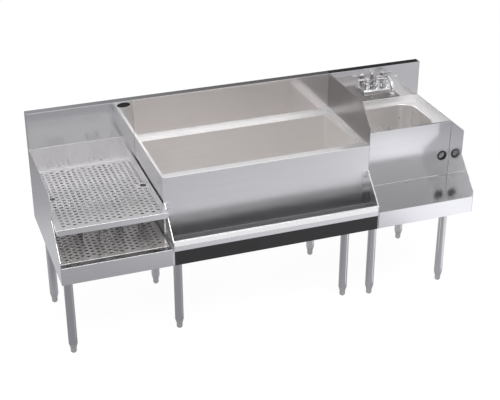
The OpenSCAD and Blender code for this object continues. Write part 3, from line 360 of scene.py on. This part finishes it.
# Top and side are the tones of the faces that look up and sideways, as shares of the whole.
def brushed_metal(name, colour, run, rough=0.20, top=1.0, side=1.0, contrast=0.025, bump=0.02,
                  metal=1.0, density=420.0):
    mat = bpy.data.materials.new(name)
    mat.use_nodes = True
    tree = mat.node_tree
    link = tree.links.new
    shader = tree.nodes["Principled BSDF"]
    shader.inputs["Metallic"].default_value = metal
    place = tree.nodes.new("ShaderNodeTexCoord")
    turned = tree.nodes.new("ShaderNodeMapping")
    turned.inputs["Rotation"].default_value = grain_turns[run]
    grain = tree.nodes.new("ShaderNodeGroup")
    grain.node_tree = sheet_grain
    grain.inputs["Length"].default_value = grain_length
    grain.inputs["Density"].default_value = density
    facing = tree.nodes.new("ShaderNodeGroup")
    facing.node_tree = face_masks

    def tint(share):
        return two_tones(tree, grain.outputs["Lines"], [c * share for c in colour], contrast,
                         low=0.3, high=0.7)

    shade = tint(1.0)
    for share, mask in ((top, "Upward"), (side, "Sideways")):
        shade = tone_mix(tree, facing.outputs[mask], shade, tint(share))
    rough_span = tree.nodes.new("ShaderNodeMapRange")
    rough_span.inputs["From Min"].default_value = 0.6
    rough_span.inputs["From Max"].default_value = 1.4
    rough_span.inputs["To Min"].default_value = rough * 0.94
    rough_span.inputs["To Max"].default_value = rough * 1.06
    bumps = tree.nodes.new("ShaderNodeBump")
    bumps.inputs["Strength"].default_value = bump
    bumps.inputs["Distance"].default_value = 0.0003
    link(place.outputs["Object"], turned.inputs["Vector"])
    link(turned.outputs[0], grain.inputs["Vector"])
    link(grain.outputs["Marks"], rough_span.inputs["Value"])
    link(grain.outputs["Lines"], bumps.inputs["Height"])
    link(shade, shader.inputs["Base Color"])
    link(rough_span.outputs[0], shader.inputs["Roughness"])
    link(bumps.outputs[0], shader.inputs["Normal"])
    return mat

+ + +

Problem requirements: Set down, exactly as written, each line of the data from its opening line through the one containing "low=0.3, high=0.7)". Output nothing more.

Answer to this task:
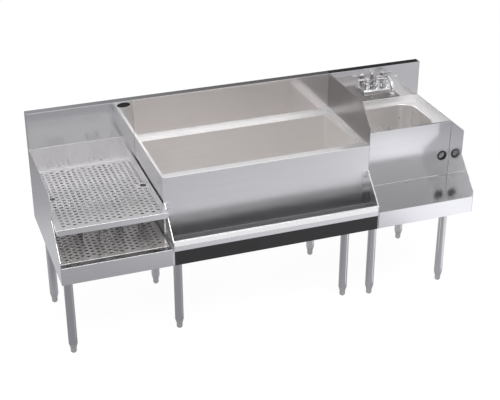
The OpenSCAD and Blender code for this object continues. Write part 3, from line 360 of scene.py on. This part finishes it.
# Top and side are the tones of the faces that look up and sideways, as shares of the whole.
def brushed_metal(name, colour, run, rough=0.20, top=1.0, side=1.0, contrast=0.025, bump=0.02,
                  metal=1.0, density=420.0):
    mat = bpy.data.materials.new(name)
    mat.use_nodes = True
    tree = mat.node_tree
    link = tree.links.new
    shader = tree.nodes["Principled BSDF"]
    shader.inputs["Metallic"].default_value = metal
    place = tree.nodes.new("ShaderNodeTexCoord")
    turned = tree.nodes.new("ShaderNodeMapping")
    turned.inputs["Rotation"].default_value = grain_turns[run]
    grain = tree.nodes.new("ShaderNodeGroup")
    grain.node_tree = sheet_grain
    grain.inputs["Length"].default_value = grain_length
    grain.inputs["Density"].default_value = density
    facing = tree.nodes.new("ShaderNodeGroup")
    facing.node_tree = face_masks

    def tint(share):
        return two_tones(tree, grain.outputs["Lines"], [c * share for c in colour], contrast,
                         low=0.3, high=0.7)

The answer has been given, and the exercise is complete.